One of the more recent great slices I had happened while I was hiking the Appalachian Trail. On town days we ate a lot of food, we ate a lot of pizza, but there aren’t a lot of spectacular pizza places along the southern portion of the Appalachian Trail. But my friend Second Star and I jumped off the trail at one point to hang out for a couple of days in Washington D.C. And it a town in Maryland where we spent the night we stumbled into a pizza place across the street from the hotel. Not only was the pizza NY style and good, but the slices were the largest slices of pizza I’ve ever seen, a single slice was the size of my head. Add to that the momentary food aspect and these slices were absolutely spectacular.
Currently, the closest really good pizza place is Arinell’s in the Mission District in San Francisco. This means I get there occasionally but it’s not quite close or easy enough to be able to swing by and pick up a quick slice after work. So it’s pure joy when I’m able to get there.

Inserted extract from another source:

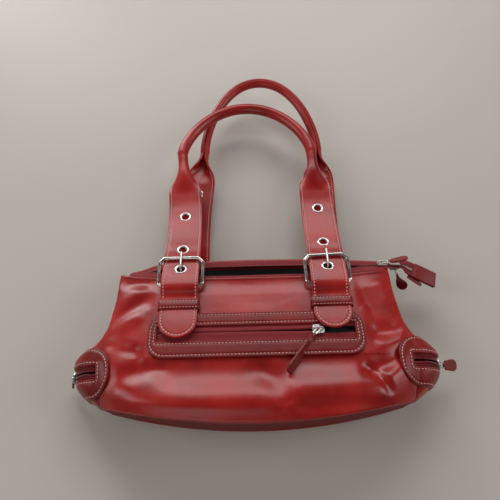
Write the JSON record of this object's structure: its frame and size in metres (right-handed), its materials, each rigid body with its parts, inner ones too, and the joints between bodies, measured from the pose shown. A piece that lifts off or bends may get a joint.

But, by far the greatest pizza I ever had, was my first love. The phone number was 828-1170, now I haven’t dialed that number in over 30 years but it’s burned into my brain as much as the memory of dialing it on the rotary dial wall phone in the house on State Street where I grew up. They knew the sound of my voice, they knew my standing order. I folded pizza boxes for them as a kid in return for slices. The Pizza Pit in Hudson, NY made the greatest pizza I’ve ever had. Not only was the quality beyond compare but it was also inexpensive. How much did I love this pizza? When I was in graduate school in Kentucky I would drive 14 hours to come home for holidays. I would always start early enough so that 13.5 hours into that drive I could call the Pizza Pit and order a pizza, which would mean it was ready the moment I drove into town. Writing this, my mouth is watering, I can still, with incredible detail remember precisely what that pizza tasted like, god how I miss it. The Pizza Pit fell victim to high priced antique gentrification in Hudson. I guess the upside is now Hudson shows up on lists of the best little towns in New England, famous people take the train up from NYC to shop for antiques and housing prices have gone through the roof. But selfishly, I would trade all of that prosperity for my hometown to have the Pizza Pit back and it’s not just my opinion. The photo with this piece is taken from the face group dedicated to the Pizza Pit.